The panel on FTTH and ISPs will address how independent operators, supported by CFE’s backbone infrastructure, are bringing high-speed, low-latency broadband to millions—especially in smaller cities and towns. Meanwhile, a dedicated session on rural and indigenous connectivity will explore how satellite technologies and local initiatives are bridging the digital divide in places where fibre cannot reach.
As noted by speakers from PROMTEL, Bajanet, and Peplink, inclusion is not just about infrastructure—it’s about solving community-specific challenges and delivering last-mile solutions that work.

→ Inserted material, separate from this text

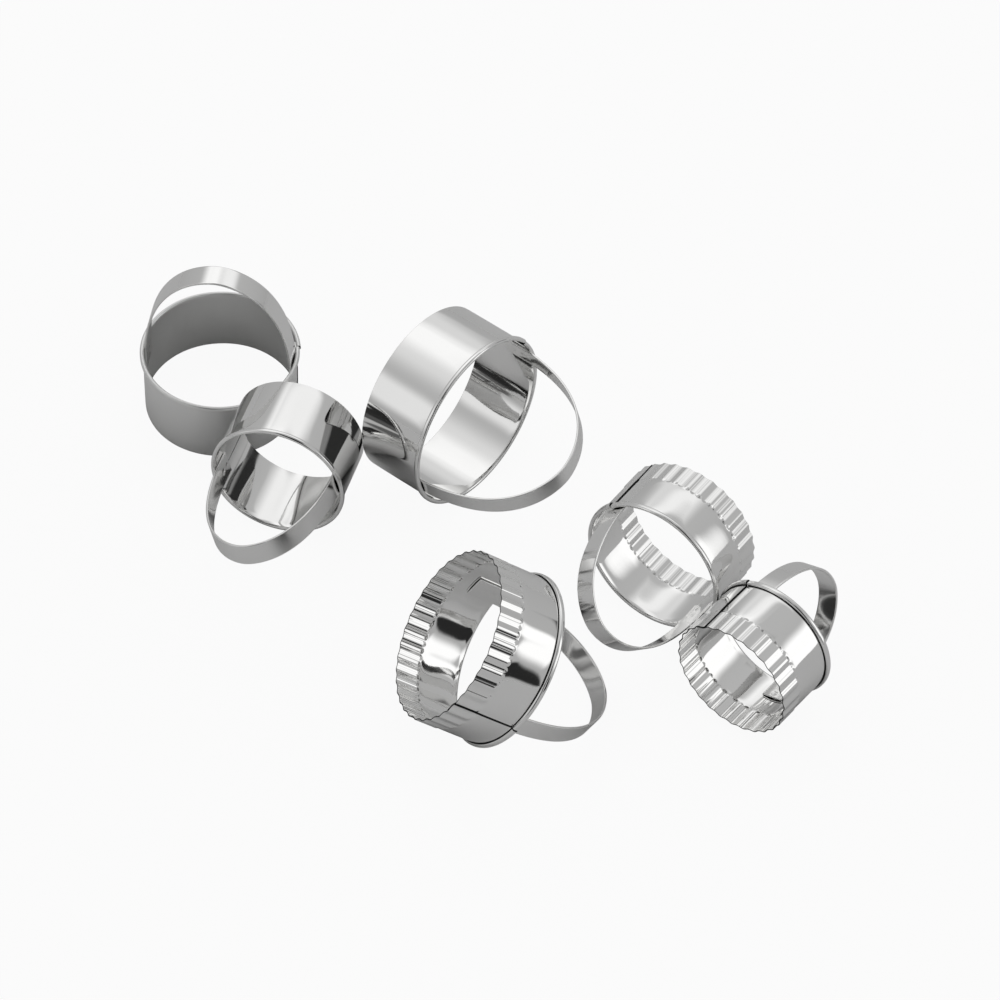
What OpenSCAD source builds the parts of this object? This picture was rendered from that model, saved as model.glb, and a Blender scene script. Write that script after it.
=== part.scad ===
// Set of six round pastry cutters in stainless steel: three plain, three fluted.
// Each cutter is a strip of sheet rolled into a ring and lapped at a seam, with
// a rolled bead round its rim and a strap handle spot-welded inside the rim.
// The cutting edge of each ring is at its z = 0, the rim and the handle above.

/* [Sheet and rim] */
// Thickness of the sheet that the rings are rolled from
sheet_t = 0.5; // [0.3:0.05:0.7]
// How far the rolled bead stands out from the ring
bead_proud = 1.5; // [1.1:0.1:2.5]
// Height of the rolled bead
bead_tall = 2.6; // [2.6:0.1:5]
// Slit between the end of the roll and the ring
roll_slit = 0.2; // [0.1:0.05:0.3]
// Width over which the two ends of the strip lap
lap_wide = 5; // [3:0.5:7]
// Gap between the two ends of the bead at the seam
bead_gap = 0.3; // [0.1:0.1:1]

/* [Plain cutters] */
// Outer diameter of the large plain ring
plain_large_d = 81; // [75:0.5:90]
// Outer diameter of the medium plain ring
plain_medium_d = 70; // [65:0.5:78]
// Outer diameter of the small plain ring
plain_small_d = 59.5; // [54:0.5:64]
// Height of the plain rings
plain_h = 34; // [28:0.5:40]
// Width of the straps on the plain cutters
plain_strap_wide = 11; // [8:0.5:14]
// Rise of the large plain handle above its rim
plain_large_rise = 50; // [44:1:60]
// Rise of the medium plain handle above its rim
plain_medium_rise = 49; // [42:1:58]
// Rise of the small plain handle above its rim
plain_small_rise = 46; // [38:1:54]

/* [Fluted cutters] */
// Outer diameter of the large fluted ring, between its flutes
fluted_large_d = 76.5; // [70:0.5:84]
// Outer diameter of the medium fluted ring, between its flutes
fluted_medium_d = 64.5; // [60:0.5:70]
// Outer diameter of the small fluted ring, between its flutes
fluted_small_d = 56; // [52:0.5:60]
// Height of the fluted rings
fluted_h = 33; // [28:0.5:40]
// Width of the straps on the fluted cutters
fluted_strap_wide = 10; // [8:0.5:12]
// Rise of the large fluted handle above its rim
fluted_large_rise = 48.5; // [42:0.5:58]
// Rise of the medium fluted handle above its rim
fluted_medium_rise = 44; // [38:1:52]
// Rise of the small fluted handle above its rim
fluted_small_rise = 38; // [32:1:46]

/* [Flutes] */
// Distance from one flute to the next round the ring
flute_pitch = 6.3; // [6:0.1:8]
// Length of the flutes from the cutting edge
flute_long = 12; // [6:0.5:16]
// How far the crests stand out from the ring
crest_out = 0.4; // [0.4:0.05:1.2]
// How far the valleys sink into the ring
valley_in = 0.3; // [0.3:0.05:0.8]
// Width of a crest or a valley at the face of the ring
flute_wide = 2.5; // [2:0.1:2.6]

/* [Straps] */
// Thickness of the straps
strap_t = 1; // [0.6:0.1:1.4]
// Length of the tabs of the large handles below the rim
large_tab = 15; // [12:0.5:18]
// Length of the tabs of the medium handles below the rim
medium_tab = 13.5; // [12:0.5:18]
// Length of the tabs of the small handles below the rim
small_tab = 12; // [12:0.5:18]
// Clearance between the edges of a tab and the ring
tab_clear = 0.02; // [0.01:0.01:0.1]
// Clearance between a spot weld and the ring
weld_clear = 0.02; // [0.01:0.01:0.1]
// Diameter of a spot weld
weld_d = 3; // [2:0.5:4]
// Depth of the upper spot weld below the rim
weld_down = 4.8; // [4.8:0.1:5.5]
// Distance between the two spot welds of a tab
weld_pitch = 4.6; // [4.2:0.1:5]

/* [Layout] */
// Place of the upright medium plain cutter, left to right
plain_medium_x = -122.3; // [-135:0.1:-115]
// Place of the upright medium plain cutter, front to back
plain_medium_y = 88.3; // [80:0.1:100]
// Place of the large fluted cutting edge, left to right
fluted_large_x = -11.2; // [-18:0.1:0]
// Place of the large fluted cutting edge, front to back
fluted_large_y = -85.4; // [-95:0.1:-80]
// Place of the medium fluted cutting edge, left to right
fluted_medium_x = 94.2; // [90:0.1:110]
// Place of the medium fluted cutting edge, front to back
fluted_medium_y = -1.7; // [-5:0.1:15]
// Gap between the medium and the small plain cutter
plain_gap = 0.5; // [0.4:0.1:3]
// Gap between the small and the large plain cutter
side_gap = 0.55; // [0.4:0.05:3]
// How far along the small plain ring the large one meets it
side_reach = 4.7; // [1:0.1:12]
// Gap between the medium and the small fluted cutter
fluted_gap = 0.85; // [0.6:0.05:3]
// How far along the small fluted ring the medium one meets it
fluted_reach = 27.3; // [20:0.1:28]

/* [Hidden] */
$fn = 128;

// How far a cutting shape runs past what it cuts
over = 1;

// Radius of the roll, of its round top and its round bottom
bead_r = (bead_proud + sheet_t) / 2;

// Directions that the axes of the lying cutters point in, from edge to rim
plain_small_heading = -105;
plain_large_heading = -37.9;
fluted_large_heading = 4.9;
fluted_medium_heading = -123;
fluted_small_heading = 53.2;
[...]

The closing fireside chat will offer a forward-looking discussion on Network-as-a-Service (NaaS) and the introduction of quantum-safe encryption across networks. Speakers from Nokia, PIT Policy Lab, and LTEC will explore how Mexico can position itself as a regional leader in secure, on-demand infrastructure—a key concern amid rising cyber threats and growing financial digitalisation.
As the world’s attention turns increasingly to latency-sensitive, AI-native, and borderless connectivity, Mexico’s unique position—both geographically and economically—offers it a compelling role on the global digital map. With robust private equity interest, cross-border partnerships, and a strong public sector push for inclusion, the message from Mexico Connect 2025 is clear:
The future of digital infrastructure in the Americas starts here.